I was lucky and found a wonderful guy a half a year ago (as always... they appear when you give up on searching them ;) )

But during the week when I'm not with him I spend a lot time with my other love(s) in my head.

In my case, I think I have to life with that ambivalent situation... It's possible to love more than one person at a time. I tell myself all the time, as long as I don't feel like running from my real partner to go to the imaginary one it's fine. Which is sometimes confusing because they have a lot in common.

And no I don't tell my bf. I'd love to but a non-MDer will never understand this, they just can accept it and I know my bf would be very worried about me. So I better let it be and live with that bitter taste of hiding something from him that is very important to me.

In the end we have to be realistic I think. We don't want to live alone, that's why we created our friends and lovers. But they're too perfect to be real. So it's already a jackpot if you find someone who reminds you of what's going on inside your mind. And I in my case will always feel a bit wrong, cause others won't understand my adventures and so will feel like hiding and maybe I will always try to reach that perfection from inside my head. But what the hell those imaginary things are too gread to give up :)

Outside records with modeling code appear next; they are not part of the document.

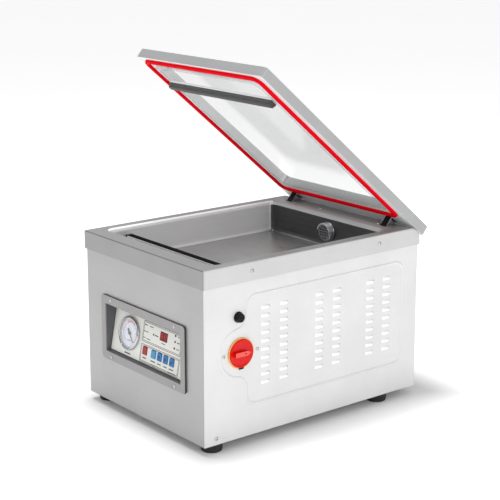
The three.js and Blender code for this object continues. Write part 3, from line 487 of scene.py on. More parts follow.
def deck_skin():
    """Deck, skirt and tub as one sheet: the deck's box first, then rings down into the chamber."""
    x, y, top, low, roll = DECK["x"], DECK["y"], DECK["top"], DECK["skirt"], DECK["roll"]
    arc = [math.radians(90 - 90 * k / 12) for k in range(13)]
    profile = [(-y, low), (-y, top)]
    profile += [(y - roll + roll * math.cos(a), top - roll + roll * math.sin(a)) for a in arc]
    profile.append((y, low))
    n = len(profile)
    points = [(side * x, u, v) for side in (-1, 1) for u, v in profile]
    faces = [tuple(range(n)), tuple(range(n, 2 * n))]
    faces += [(k, k + 1, n + k + 1, n + k) for k in range(n - 1) if k != 1]
    inner = [(x - 6, -y + 6), (x - 6, y - roll - 6), (-x + 6, y - roll - 6), (-x + 6, -y + 6)]
    base = len(points)
    points += [(u, v, top) for u, v in inner]
    outer = [n + 1, n + 2, 2, 1]
    faces += [(outer[k], outer[(k + 1) % 4], base + (k + 1) % 4, base + k) for k in range(4)]
    bend, fillet, band = 8, 7, 29
    rise = 1.6
    steps = 8
    line = [(bend - bend * math.sin(a), top - bend + bend * math.cos(a))
            for a in (math.radians(15 * k) for k in range(7))]
    floor = CHAMBER["floor"]
    line += [(-fillet + fillet * math.cos(a), floor + fillet - fillet * math.sin(a))
             for a in (math.radians(18 * k) for k in range(6))]
    line += [(-band + 1, floor), (-band - 1, floor + 0.3)]
    line += [(-band - 2.2, floor + rise - 0.3), (-band - 4, floor + rise)]
    rings = []
    for grow, z in line:
        r = max(CHAMBER["corner"] + grow, 3) if grow > -20 else 14
        outline = rect(-CHAMBER["x"] - grow, CHAMBER["front"] - grow, CHAMBER["x"] + grow,
                       CHAMBER["rear"] + grow, r, steps)
        rings.append([(u, v, z) for u, v in outline])
    ring_base = len(points)
    faces += corner_fill(inner, rings[0], steps, base, ring_base)
    tub_points, tub_faces = loft(rings, caps=False)
    points += tub_points
    faces += [tuple(ring_base + i for i in face) for face in tub_faces]
    last = ring_base + (len(rings) - 1) * len(rings[0])
    faces.append(tuple(range(last, last + len(rings[0]))))
    skin = piece("deck_skin", (points, faces), "cabinet", "brushed_steel", "top_deck", "chamber_tub",
                 bevel=2.4, segments=4, limit=50, outward=(0, 0, 1))
    apply_modifier(skin, "SOLIDIFY", thickness=SKIN_SHEET * MM, offset=-1)
    slots = []
    for side in (-1, 1):
        cx = side * HINGE_X
        outline = [(cx - 8, 179), (cx + 8, 179), (cx + 8, 188), (cx + 2, 188), (cx + 2, 209), (cx - 2, 209),
                   (cx - 2, 188), (cx - 8, 188)]
        slots.append(prism(outline, "z", top - 6, top + 2))
    cut(skin, joined(slots))
    edge_x, edge_y, rear = CHAMBER["x"], CHAMBER["front"], CHAMBER["rear"]

    def on_bend(c):
        at_front = edge_y - 9 < c.y < edge_y + 1 and abs(c.x) < edge_x
        at_left = -edge_x - 9 < c.x < 1 - edge_x and c.y < rear
        return 0.2 < top - c.z < 9 and (at_front or at_left)

    def in_tub(c):
        return abs(c.x) < edge_x + 3 and edge_y - 3 < c.y < rear + 3 and c.z < top - 3

    def at_tub_rear(c):
        return in_tub(c) and 241 < c.z < top - 5 and c.y > rear - 7

    # painted light: the skirt's side faces get a lighter copy of the deck's steel
    paint_faces(skin, "painted_skirt_light", lambda c, n: abs(c.x) > x - 1.8)
    # painted shade: the rim's front faces get a darker copy of the steel
    paint_faces(skin, "painted_rim_front_shade", lambda c, n: c.y < 1.8 - y and n.y < -0.5)
    # painted shade: the rim's top faces get a darker copy of the steel
    paint_faces(skin, "painted_rim_top_shade", lambda c, n: c.z > top - 2 and n.z > 0.7 and c.y < rear)
    paint_faces(skin, "fold_shade", lambda c, n: c.y < 1.4 - y and n.y < -0.2 and 0.4 < n.z < 0.93)
    # painted highlight: a near-white band along the inner bends at the front and left of the opening
    paint_faces(skin, "painted_bend_highlight", lambda c, n: on_bend(c))
    paint_faces(skin, "chamber_steel", lambda c, n: in_tub(c))
    # painted light: the tub's left wall, which faces +x, gets a lighter copy of the steel
    paint_faces(skin, "painted_lit_wall_steel", lambda c, n: in_tub(c) and n.x > 0.7)
    paint_faces(skin, "shaded_steel", lambda c, n: at_tub_rear(c))


# ---- louvred side panels with their pressed ridge ----
def ridge_path():
    """Closed (y, z) line: a rounded rectangle that swings round the main switch."""
    left, right, low, high, r = -143, 191.4, 65, 240, 19
    swing, fillet = 39, 20
    rise = math.sqrt((swing + fillet) ** 2 - (left - fillet - SWITCH["y"]) ** 2)
    meet = math.degrees(math.atan2(rise, SWITCH["y"] - left + fillet))
    arcs = (
        (right - r, low + r, r, -90, 0),
        (right - r, high - r, r, 0, 90),
        (left + r, high - r, r, 90, 180),
        (left - fillet, SWITCH["z"] + rise, fillet, 0, -meet),
        (SWITCH["y"], SWITCH["z"], swing, 180 - meet, 180 + meet),
        (left - fillet, SWITCH["z"] - rise, fillet, meet, 0),
        (left + r, low + r, r, 180, 270),
    )
    points = []
    for u, v, radius, start, end in arcs:
        steps = max(4, int(abs(end - start) / 7))
        for k in range(steps + 1):
            angle = math.radians(start + (end - start) * k / steps)
            points.append((u + radius * math.cos(angle), v + radius * math.sin(angle)))
    return points


def offset_line(points, distance):
    """Closed line moved sideways by a distance."""
    shifted = []
    n = len(points)
    for k, (u, v) in enumerate(points):
        before, after = points[k - 1], points[(k + 1) % n]
        du, dv = after[0] - before[0], after[1] - before[1]
        length = math.hypot(du, dv)
        shifted.append((u + dv / length * distance, v - du / length * distance))
    return shifted


def hood_height(y, z, centre_y, centre_z):
    """How far a louvre's hood stands out at a point of the panel."""
    along = (y - centre_y + LOUVRE["width"] / 2) / LOUVRE["hood"]
    across = (z - centre_z) / (LOUVRE["height"] / 2)
    if not 0 < along < 1.001 or abs(across) > 0.999:
        return 0
    return LOUVRE["proud"] * math.sin(min(along, 1) * math.pi / 2) ** 0.85 * (1 - across**2) ** 0.4


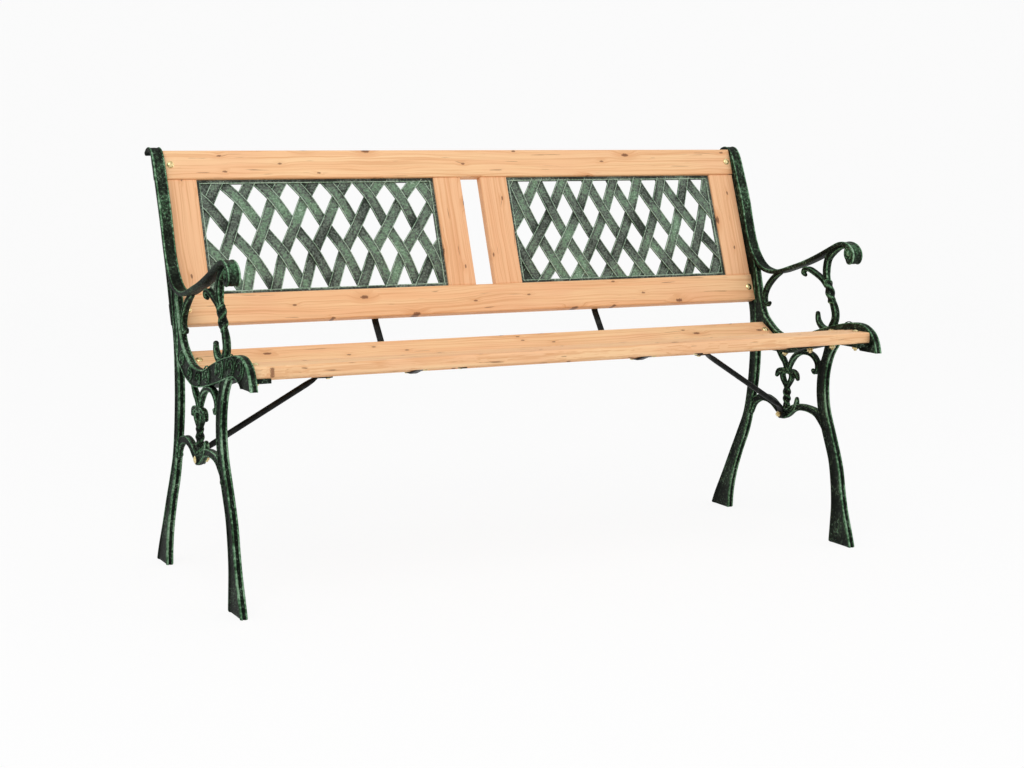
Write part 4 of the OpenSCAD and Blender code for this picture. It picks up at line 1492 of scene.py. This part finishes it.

So my only advice, try to seperate it. It's okay to live more than one life, having more than one lover. After accepting this it was a loot easier for me to give each of them (the real one, the imaginary one, the real-life-inspired-imaginary one) a place inside my heart, my head and in my everyday life.

Thank you for the reply. Your experience sounds very much like my own.
I'm glad that you have met someone. It's funny how you mention they are similar to your daydream partner as I have found I seek out similarities myself when looking for a partner. My current daydream love plays sports and I find myself drawn to guys who look similar and have similar interests to him.
I'm glad I am not the only person who has dealt with this. It is like a strange secret to keep from someone but it's scary that they may not understand or will worry.

I think many many who daydream about relationships and stuff struggle with this... So you're definitely not alone :)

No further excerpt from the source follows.